Sunday I spent a minute to do some yoga by the creek in High Falls, and hit the local food co-op, where I met a very sweet family who lives part-time there and in the city and likes planting native edibles. The guy was a former? bicycle cop, and had this rad bike seat that supports both sides of your butt instead of a single piece to straddle. A brilliant idea!

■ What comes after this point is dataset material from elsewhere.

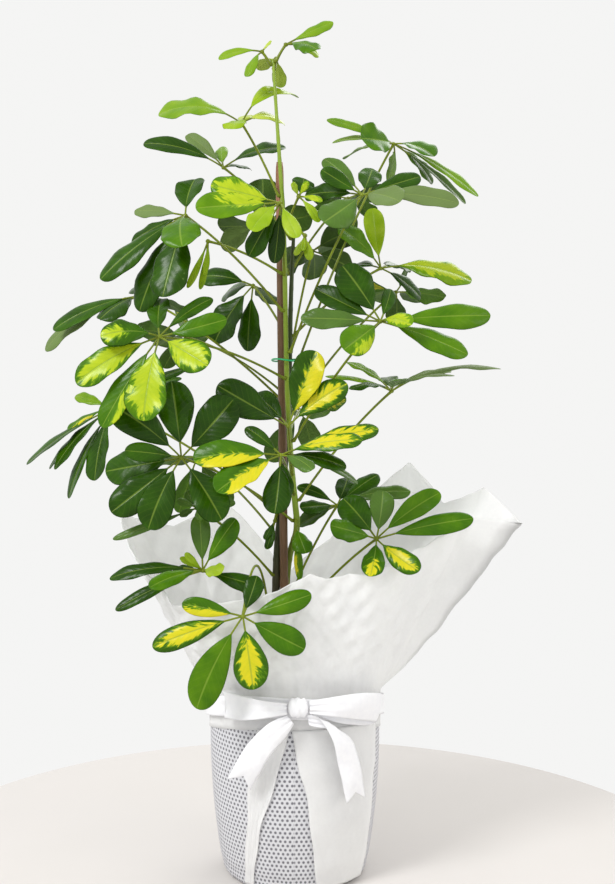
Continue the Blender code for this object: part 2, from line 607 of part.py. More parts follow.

Made it almost to Woodstock, stopped at a Tibet-supporting thrift store, and camped along Ontearo lake on a steep rocky hill! Went into Woodstock, which was pretty fun - it was a monday holiday, so there was a flea market going on and lots of people. Nice cafes, and a top-notch bike shop where they gave me green tea! Friendly people are the best, and there were tons of them in this particular town. Also met a guy at a Tibetan store (tibet is a theme 'round here) who is a musician and suggested that I play in Hudson which is the up-and-coming new music scene! He offered to sell some of my CDs after I had gifted him one.
3 minutes to go!
Um .... biked from Woodstock to ... oh, Catskill and Hudson NY - stopped into the place where I may play in the future, had a hard pear cider (and a tall glass of water!), and that brings us full circle to the poison-ivy location. This narrative has very little of my metaphorical and philosophical musings, but now I feel up-to-date, more or less. Met a nice Scottish couple on vacation here in Pittsfield, and ate Gluten-Free delights. Okay, 30 seconds. Gotta go! See ya out there! amherst tomorrow!!!